Start of Records for processing

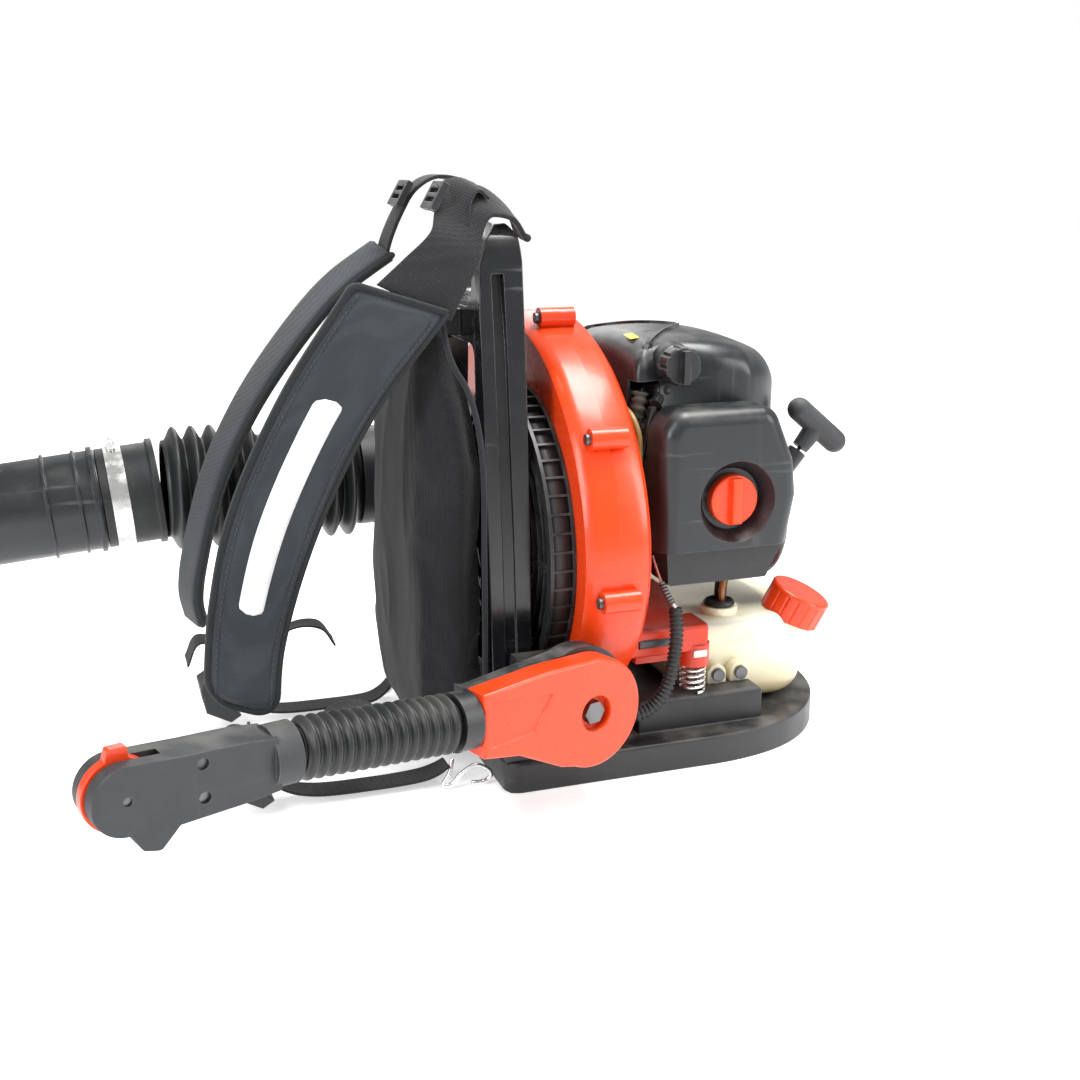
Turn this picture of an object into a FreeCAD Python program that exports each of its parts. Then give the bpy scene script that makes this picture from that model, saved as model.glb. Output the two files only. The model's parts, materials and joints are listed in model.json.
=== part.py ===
"""Backpack leaf blower, in millimetres.

The machine stands on its base. +Z is up, the operator's back is towards -Y and the
engine is towards +Y. +X is the operator's left, where the throttle arm is, and the blower
tube runs forward along -Y on the operator's right. The origin is on the floor.
"""
import math
import os

import FreeCAD
import Part

V = FreeCAD.Vector

# Driving dimensions
BASE_HALF_WIDTH = 145.0
BASE_FRONT = -95.0
BASE_SHOULDER = 85.0
BASE_REAR = 255.0
BASE_TOP = 27.0
BASE_WALL = 5.0
BLOCK_TOP = 57.0

FRAME_TOP = 470.0
FRAME_TOP_HALF = 78.0
FRAME_FOOT_HALF = 120.0
RAIL_WIDTH = 27.0
FRAME_FRONT = -98.0

PAD_HALF_WIDTH = 111.0
PAD_TOP = 402.0

AXIS_Z = 190.0              # crankshaft and fan axis, along Y
CASE_FRONT = -31.0
CASE_SEAM = -2.0
CASE_REAR = 28.0
CASE_WALL = 3.0
VOLUTE = ((-100, 120), (-50, 132), (0, 143), (45, 156), (90, 165), (127, 168),
          (158, 178), (187, 197), (215, 221), (243, 245))
BOSS_ANGLES = (20, 83, 129, 177, 222)
BOSS_RADIUS = 9.0
SCREW_RADIUS = 2.5
INTAKE_RADIUS = 98.0
IMPELLER_RADIUS = 105.0

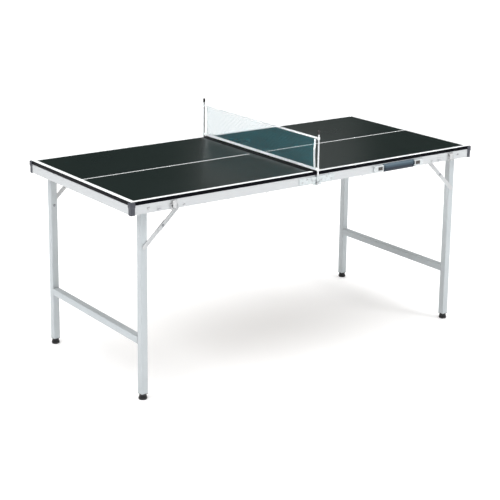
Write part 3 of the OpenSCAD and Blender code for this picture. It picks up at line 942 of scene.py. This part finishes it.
def draw_link(bm, which, start):
    """An upper or lower link: a strip from its pivot at start to beyond the knee."""
    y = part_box(f"left_{which}_braces")[0].y
    along = (KNEE - start).normalized()
    across = Vector((-along.y, along.x))
    rings = []
    for s, half_w, groove in link_stations((KNEE - start).length + LINK_LAP):
        ring = []
        for u, v in strip_section(half_w, groove):
            p = start + along * s + across * u
            ring.append((p.x, y + v, p.y))
        rings.append(ring)
    loft(bm, rings)


def draw_knee(bm):
    dome(bm, KNEE, KNEE_FACE, -1, 5 * MM, 1.6 * MM)
    lathe(bm, [(KNEE_FACE, 2.5 * MM), (KNEE_FACE + LINK_T, 2.5 * MM)], KNEE, "y")


# Net

THREAD_PITCH = 5 * MM
THREAD_D = 0.8 * MM
THREAD_SIDES = 6
SEAM = 4 * MM
WEAVE = 0.27 * MM


def draw_netting(bm):
    """Crossing threads that pass over and under each other. Their ends are inside the tapes."""
    wide = 2 * (net_high.y + SEAM)
    tall = net_high.z - net_low.z + 2 * SEAM
    columns, rows = round(wide / THREAD_PITCH), round(tall / THREAD_PITCH)
    y1, z1 = -wide / 2, net_low.z - SEAM

    def threads(count, crossings, side, point):
        for i in range(count + 1):
            path = []
            for j in range(2 * crossings + 1):
                over = 0 if j % 2 else side * (1 if (i + j // 2) % 2 else -1)
                path.append(point(i / count, j / (2 * crossings), over * WEAVE))
            sweep(bm, path, THREAD_D / 2, THREAD_SIDES, capped=False)

    threads(columns, rows, 1, lambda i, j, x: (x, y1 + wide * i, z1 + tall * j))
    threads(rows, columns, -1, lambda i, j, x: (x, y1 + wide * j, z1 + tall * i))


TAPE_T = 1.6 * MM
TAPE_HEIGHTS = {"net_top_tape": 7 * MM, "net_bottom_tape": 9.5 * MM}
SLEEVE_R = POST_R + 1.3 * MM


def tape_outline():
    """A tape's plan: a flat band between two sleeves that wrap the posts."""
    half, body = TAPE_T / 2, 3 * MM
    neck = math.asin(half / SLEEVE_R)
    wrap = 2 * math.pi - neck - neck
    outline = []
    for end in (-1, 1):
        y = POST_Y * -end
        for k in range(25):
            # angle 0 points back along the tape
            a = neck + wrap * k / 24
            outline.append(Vector((SLEEVE_R * math.sin(a) * -end, y - end * SLEEVE_R * math.cos(a))))
        outline.append(Vector((half * end, y - end * (SLEEVE_R + body))))
    return outline


def stitch(bm, start, end, radius):
    """One stitch: a short thread that dips in at both ends."""
    start, end = Vector(start), Vector(end)
    rings = []
    for share, size in ((0.0, 0.3), (0.25, 1.0), (0.75, 1.0), (1.0, 0.3)):
        p = start.lerp(end, share)
        r = radius * size
        rings.append([p + Vector((a * r, 0, b * r)) for a, b in ((1, 0), (0, 1), (-1, 0), (0, -1))])
    loft(bm, rings)


def tape_piece(name, node):
    """A tape that hangs down from the top edge of its node."""
    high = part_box(node)[1].z
    return add_piece(
        name, lambda bm: prism(bm, tape_outline(), high - TAPE_HEIGHTS[node], high, edge=0.35 * MM),
        "tape", "net_set", [node],
    )


def draw_stitches(bm):
    """Rows of stitches along the top and bottom tapes, on both faces."""
    step, length, inset, radius = 3.4 * MM, 2.4 * MM, 1.6 * MM, 0.28 * MM
    reach = -POST_Y - POST_R - 5 * MM
    for node, height in TAPE_HEIGHTS.items():
        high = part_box(node)[1].z
        for z in (high - height + inset, high - inset):
            for face in (-1, 1):
                x = face * (TAPE_T / 2 + 0.05 * MM)
                for k in range(int(2 * reach / step)):
                    y = -reach + k * step
                    stitch(bm, (x, y, z), (x, y + length, z), radius)


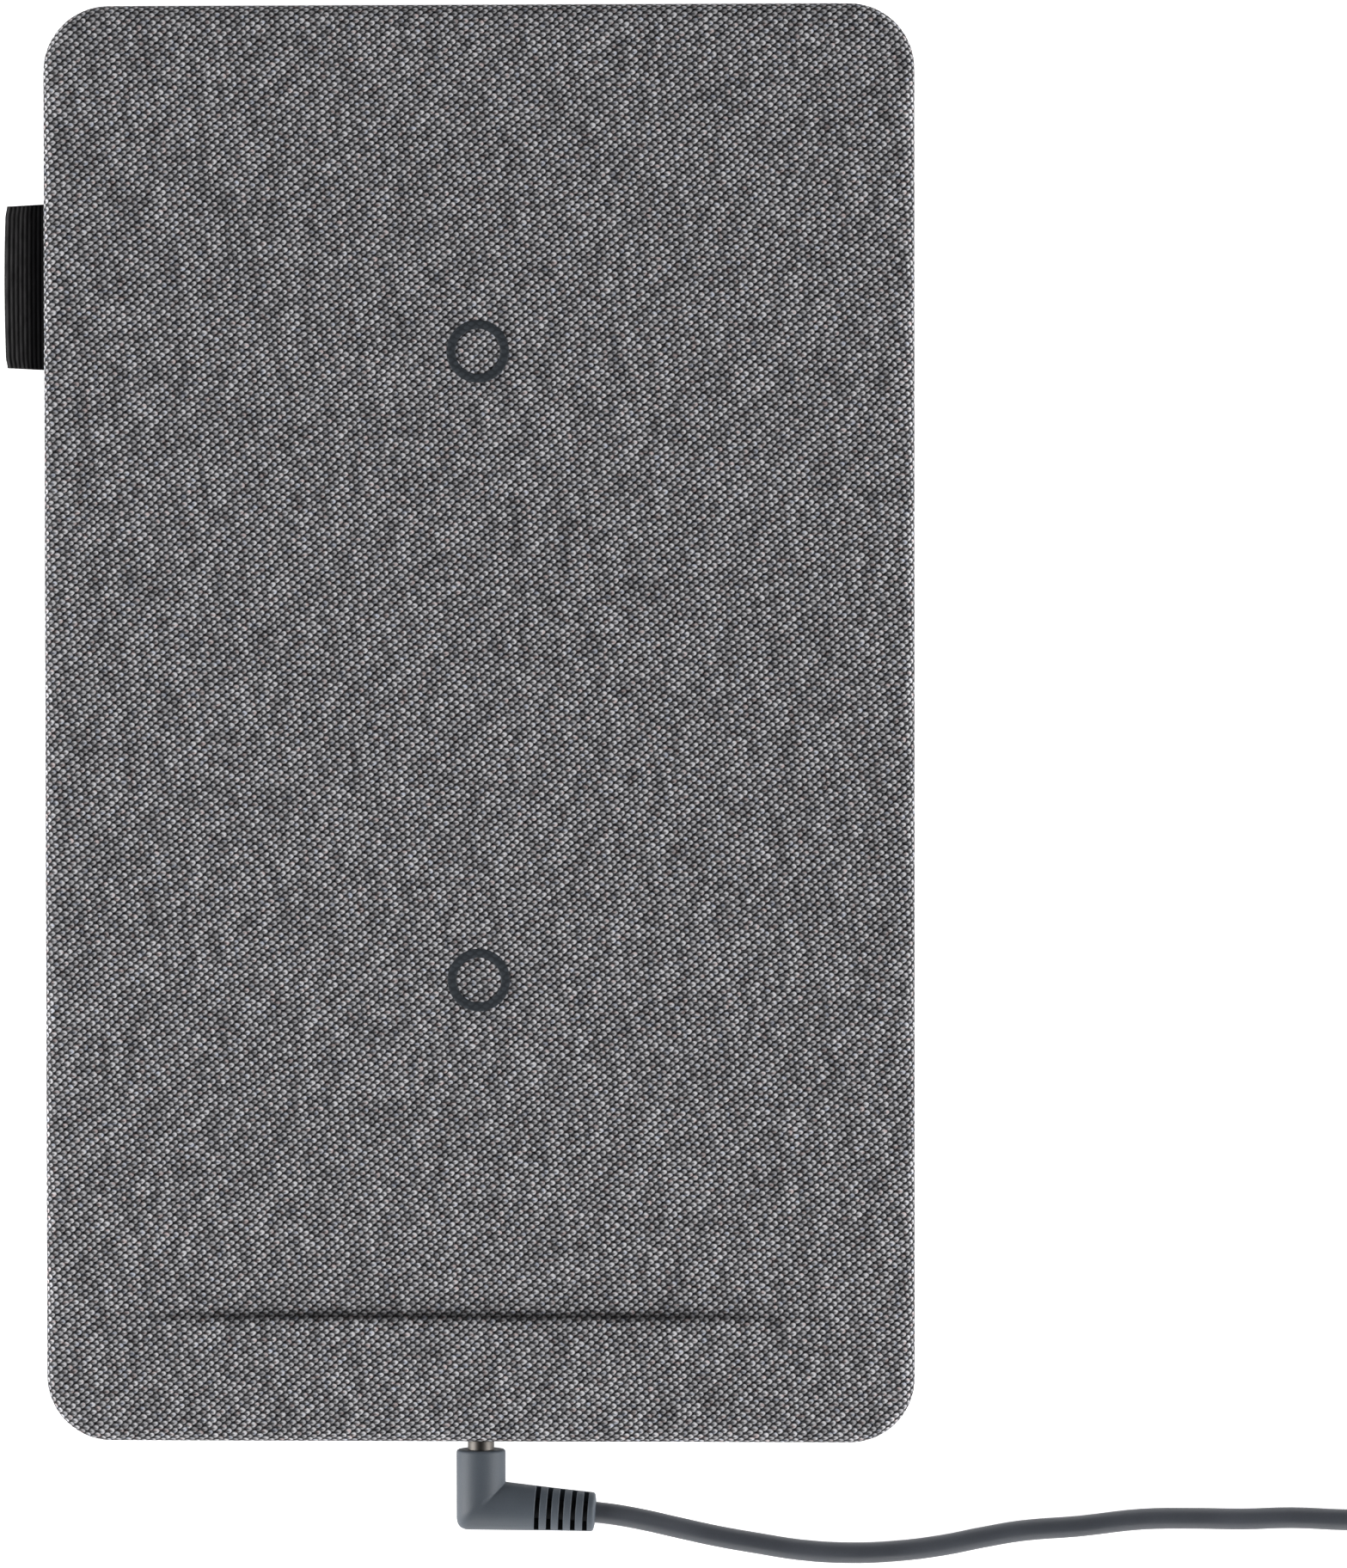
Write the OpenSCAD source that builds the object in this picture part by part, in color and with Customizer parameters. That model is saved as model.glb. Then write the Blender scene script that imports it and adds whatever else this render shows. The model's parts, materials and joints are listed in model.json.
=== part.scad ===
// Fabric-covered wireless charging pad with two charging spots, a power strip that the
// panel folds up from, and a right-angle DC lead to its wall adapter.
// The origin is the centre of the pad's underside, +Y runs away from the plug, +Z is up.

/* [Pad] */
// Width of the pad over its cover
pad_w = 180; // [150:1:220]
// Length of the pad from the plug edge to the far edge
pad_l = 297; // [290:1:330]
// Height of the top surface above the table
pad_t = 10.5; // [10.5:0.1:12]
// Radius of the four corners in plan
corner_r = 13.5; // [11:0.5:20]
// Easing of the top and bottom edges
edge_r = 2.6; // [2:0.1:3]

/* [Fold] */
// Depth of the power strip, from the plug edge to the crease
strip_l = 26; // [25:0.5:32]
// Depth of the crease below the top surface
crease_d = 1; // [0.6:0.1:1.2]
// Gap between the strip and the panel under the fabric
fold_gap = 0.6; // [0.4:0.1:1]

/* [Charging spots] */
// Centre of the front charging spot
front_y = -52.7; // [-60:0.1:-45]
// Centre of the rear charging spot
rear_y = 77; // [70:0.5:85]
// Outer diameter of the ring that marks a spot
marker_d = 13; // [10:0.5:20]
// Outer diameter of a charging coil
coil_d = 44; // [40:1:48]

/* [Plug and lead] */
// Outer diameter of the plug's sleeve
sleeve_d = 5.5; // [5.5:0.1:5.5]
// Diameter of the plug's overmould
grip_d = 10.2; // [9:0.1:10.2]
// Diameter of the lead
cord_d = 4.4; // [3.8:0.1:4.4]

/* [Hidden] */

$fn = 64;
eps = 0.05;       // sinks a cut past the face it opens
fit = 0.05;       // gap between nested shells
wall = 1.2;       // moulded walls, floor and top plate
skin = 0.8;       // cover fabric with its backing
cover_z = 0.4;    // the turned-under cover stops this high above the table
mat_t = 1.2;      // non-slip base mat
mat_inset = 7;    // border of turned-under cover round the mat

// Heights inside the pad
floor_z = cover_z + skin + fit;
cavity_z = floor_z + wall;
foam_top_z = pad_t - skin - fit;
foam_t = 0.85;
plate_z = foam_top_z - foam_t - wall;
axis_z = pad_t - crease_d;
fold_y = strip_l - pad_l / 2;
far = pad_l;

// Jack and plug
jack_z = 5.25;
jack_w = 9.4;
jack_h = 7.8;
jack_l = 11.6;
jack_inset = 3;                    // housing stands back from the edge behind its snout
snout_d = 7.4;
sleeve_l = 9.6;
tip_d = 3.9;                       // insulator round the plug's inner contact
inner_d = 2.7;
pin_d = 2;
contact_w = 2.4;
jack_bore_d = sleeve_d + 0.14;
edge_y = -pad_l / 2;
grip_y = edge_y - 1.9;             // face of the overmould, just clear of the pad
grip_center_y = grip_y - 11.5;     // where the two legs of the overmould cross
grip_lean = 3.5;                   // the cord leg runs a little away from the pad
grip_leg_l = 23.6;
grip_end_d = 8.1;
slot_count = 5;
slot_pitch = 2.5;
slot_w = 1.15;
slot_first_x = 11.8;
slot_floor = 0.7;                  // the slots leave a spine each side of the leg
slot_core_d = 5;

// Screws that join the shells
STRIP_SCREWS = [for (x = [-81, 81], y = [-141, -129.5]) [x, y]];
PANEL_SCREWS = [for (x = [-80, 80], y = [-112, -30, 52, 134]) [x, y]];
screw_r = 0.95;
head_r = 1.9;
head_h = 1.3;
boss_r = 3;
boss_split_z = 5.2;
pilot_h = boss_split_z + 0.8;

// Folded ribbon at the left edge
ribbon_l = 34;
ribbon_y = 73.7;
ribbon_out = 8.5;
ribbon_t = 1.6;
ribbon_z = 2.6;

// Board
board_t = 1.2;
board_z = 3.8;
board_top = board_z + board_t;
board_l = 20;
board_w = 150;
board_y = edge_y + 3.6;
flex_w = 16;
flex_t = 0.3;
flex_z = 6.9;

// Coils
frame_w = 54;
frame_top_z = 5;
ferrite_w = 50;
ferrite_t = 0.9;
coil_z = frame_top_z + ferrite_t;
coil_t = 1.3;
coil_hole_d = 20;
thermistor_r = 1.3;
thermistor_h = 1.2;
lead_w = 0.9;
lead_pitch = 1.2;
lead_gap = 0.3;
lead_z = coil_z + 0.15;
connector_end_y = fold_y + 12 + lead_gap;
spot_cut = 0.3;      // depth that a marker is set into the cover
marker_stroke = 1.9;

// Lead route on the table, from the overmould to the wound coil
r_cord = cord_d / 2;
lie_z = r_cord + 0.05;
ROUTE = [
    [23.4, -163.4, 5.2], [28, -164, 4.9], [34, -165.2, 4.05], [41, -166.9, 3.1], [49, -168.7, 2.5],
    [57.5, -170.2, lie_z], [66, -171.5, lie_z], [76, -172.1, lie_z], [86, -171.7, lie_z],
    [95.5, -170.5, lie_z], [104, -168.8, lie_z], [112, -167.4, lie_z], [124, -166.4, lie_z],
    [137, -164.9, lie_z], [148, -164.7, lie_z], [158, -164.8, lie_z], [168, -164.5, lie_z],
    [179, -164.9, lie_z], [193, -165, lie_z], [206, -165, lie_z]
];
wound_x = 220;
wound_y = -131.7;
wound_in = 13.5;
wound_out = 35.5;
wound_z = 0.6;
wound_h = 2 * cord_d;
TAIL = [
    [253.3, -128, 7.1], [254.2, -120, 7], [255, -112, 7], [255, -106, 7]
];
tie_w = 10;
tie_t = 0.6;

// Adapter
case_w = 40;
case_l = 62;
case_h = 27;
case_y = -84;
case_x = 255;
case_wall = 2;
case_edge = 3;
case_split = 36;
relief_l = 22;
relief_d = 7.6;
exit_z = 7;
blade_pitch = 12.7;
blade_w = 6.35;
blade_t = 1.5;
blade_l = 17;
inner_board = [32, 48, 1.6];       // board inside the case, and its height above the case's floor
inner_board_z = 5;
transformer = [16, 16, 14];
smoothing_r = 5;
smoothing_h = 14;
inner_top_z = inner_board_z + inner_board[2];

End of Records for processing

-- To be done --
Begin with the first line of the listing and copy exactly through the line that contains "upper or lower", please, keeping both ends and leaving out everything after.

-- Answer to the task --
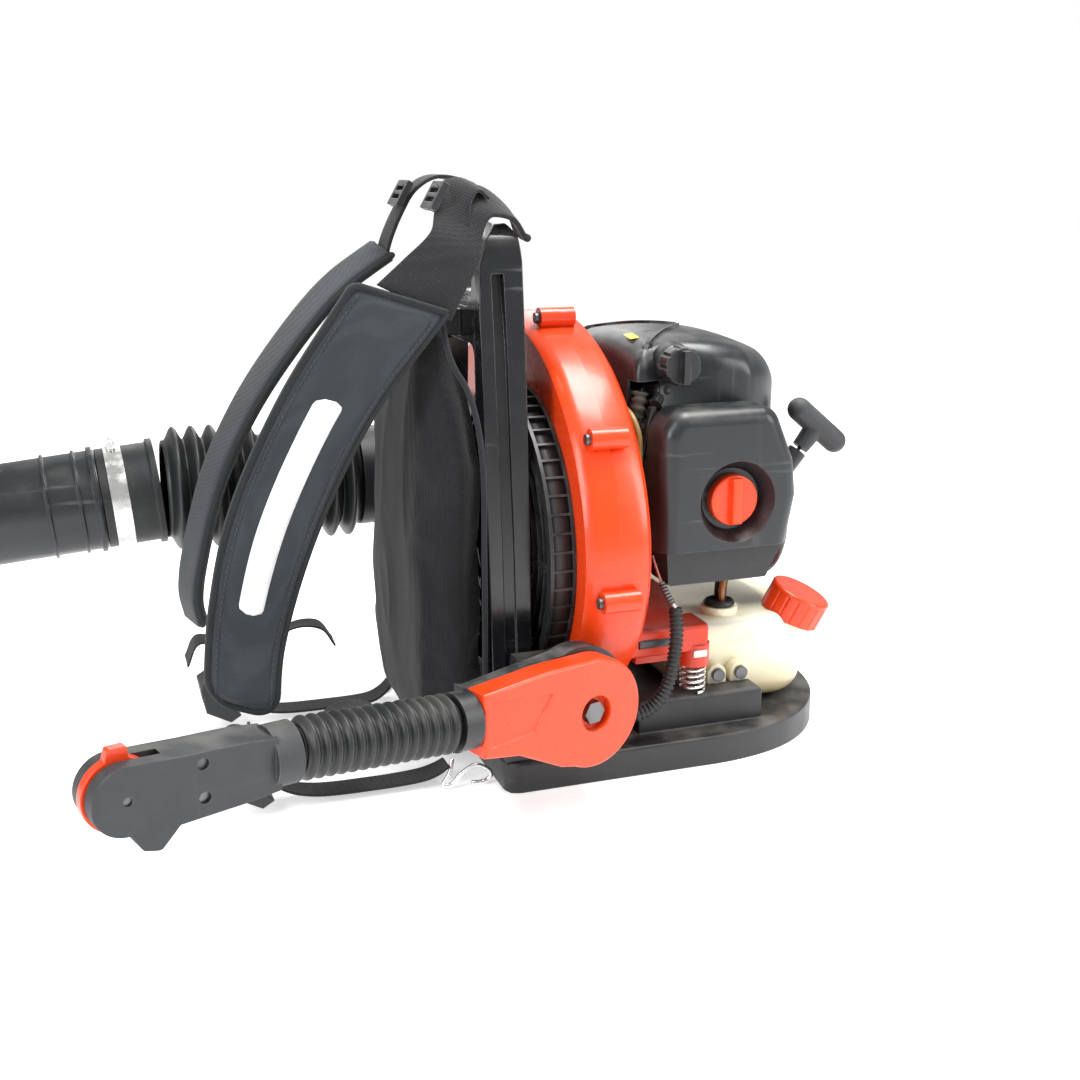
Turn this picture of an object into a FreeCAD Python program that exports each of its parts. Then give the bpy scene script that makes this picture from that model, saved as model.glb. Output the two files only. The model's parts, materials and joints are listed in model.json.
=== part.py ===
"""Backpack leaf blower, in millimetres.

The machine stands on its base. +Z is up, the operator's back is towards -Y and the
engine is towards +Y. +X is the operator's left, where the throttle arm is, and the blower
tube runs forward along -Y on the operator's right. The origin is on the floor.
"""
import math
import os

import FreeCAD
import Part

V = FreeCAD.Vector

# Driving dimensions
BASE_HALF_WIDTH = 145.0
BASE_FRONT = -95.0
BASE_SHOULDER = 85.0
BASE_REAR = 255.0
BASE_TOP = 27.0
BASE_WALL = 5.0
BLOCK_TOP = 57.0

FRAME_TOP = 470.0
FRAME_TOP_HALF = 78.0
FRAME_FOOT_HALF = 120.0
RAIL_WIDTH = 27.0
FRAME_FRONT = -98.0

PAD_HALF_WIDTH = 111.0
PAD_TOP = 402.0

AXIS_Z = 190.0              # crankshaft and fan axis, along Y
CASE_FRONT = -31.0
CASE_SEAM = -2.0
CASE_REAR = 28.0
CASE_WALL = 3.0
VOLUTE = ((-100, 120), (-50, 132), (0, 143), (45, 156), (90, 165), (127, 168),
          (158, 178), (187, 197), (215, 221), (243, 245))
BOSS_ANGLES = (20, 83, 129, 177, 222)
BOSS_RADIUS = 9.0
SCREW_RADIUS = 2.5
INTAKE_RADIUS = 98.0
IMPELLER_RADIUS = 105.0

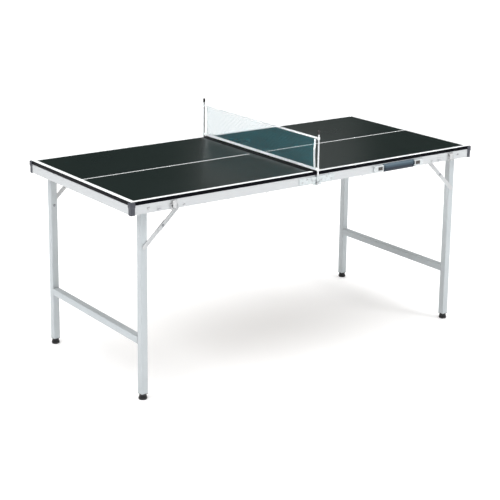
Write part 3 of the OpenSCAD and Blender code for this picture. It picks up at line 942 of scene.py. This part finishes it.
def draw_link(bm, which, start):
    """An upper or lower link: a strip from its pivot at start to beyond the knee."""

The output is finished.